Hand-me-down taillights from another car, turned upside down and doubled up. There, luxury.
It was simpler times…
The only thing more dangerous than a Pinto/Bobcat was one shod with Firestone 500s.
That must be what Springsteen meant about “suicide machines.”
https://www.youtube.com/watch?v=4-Qj58o87sY
Ironically the 500s are a great bang for the buck performance tire now. I keep debating far more expensive options an inevitably get the Firehawk Indy 500s again, I know the PS4s are head and shoulders the better tire but are they a *that* much better tire…
I remember when the originals were recalled I saw enough exploded that I could not imagine buying anything with Firestone and 500 on the sidewall.
What’s in a name?
https://www.autosafety.org/firestone-500-steel-belted-radials/
“…because the hood has to provide room for the most important single signifier of ‘class’ in the American automotive lexicon: a tall, chromed grille.”
Oh, not just the American lexicon, as the difference between an Austin Allegro and its Vanden Plas counterpart(s) will attest:
The VdP Allegro actually at least had a real wood-and-leather British luxury car interior. The Bobcat made do with the exact same interior options as a Pinto. Note that both of the interiors shown above, and the other two options (the base seats in cloth and the deluxe ones in all-vinyl) could be had on either a Ford Pinto or Mercury Bobcat.

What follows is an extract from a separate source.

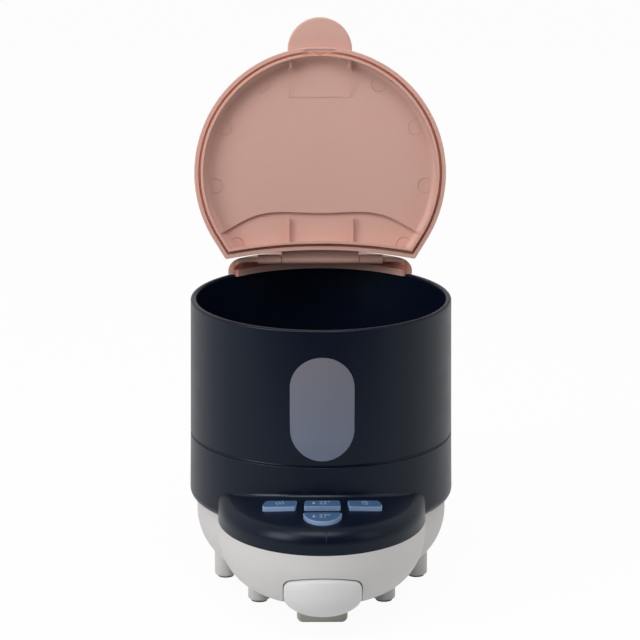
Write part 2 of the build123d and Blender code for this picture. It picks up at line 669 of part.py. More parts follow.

The main reason to choose a Bobcat over a Pinto was if the local L-M dealer had a better rep than the Ford one.
So which is the finest example of this, the Bobcat or the Vanden Plas Allegro?
It seems great minds think in the same ruts.
At least the Vanden Plas had four doors. I’ll never understand the American predicament of ‘oh, we’ll punish them for buying a cheap car by not having enough doors! That’ll teach ’em!’ Like, how can you market the wagon as a ‘practical family car’ when you have to fold the front seats down to get the kids in?
At the time these were developed, the overwhelming bestsellers a size up were all coupes, and 2-door small imports outsold 4-doors.
Fordury Bobinto 😉
The Bobcats taillights look weird, but immensely better than the Pinto.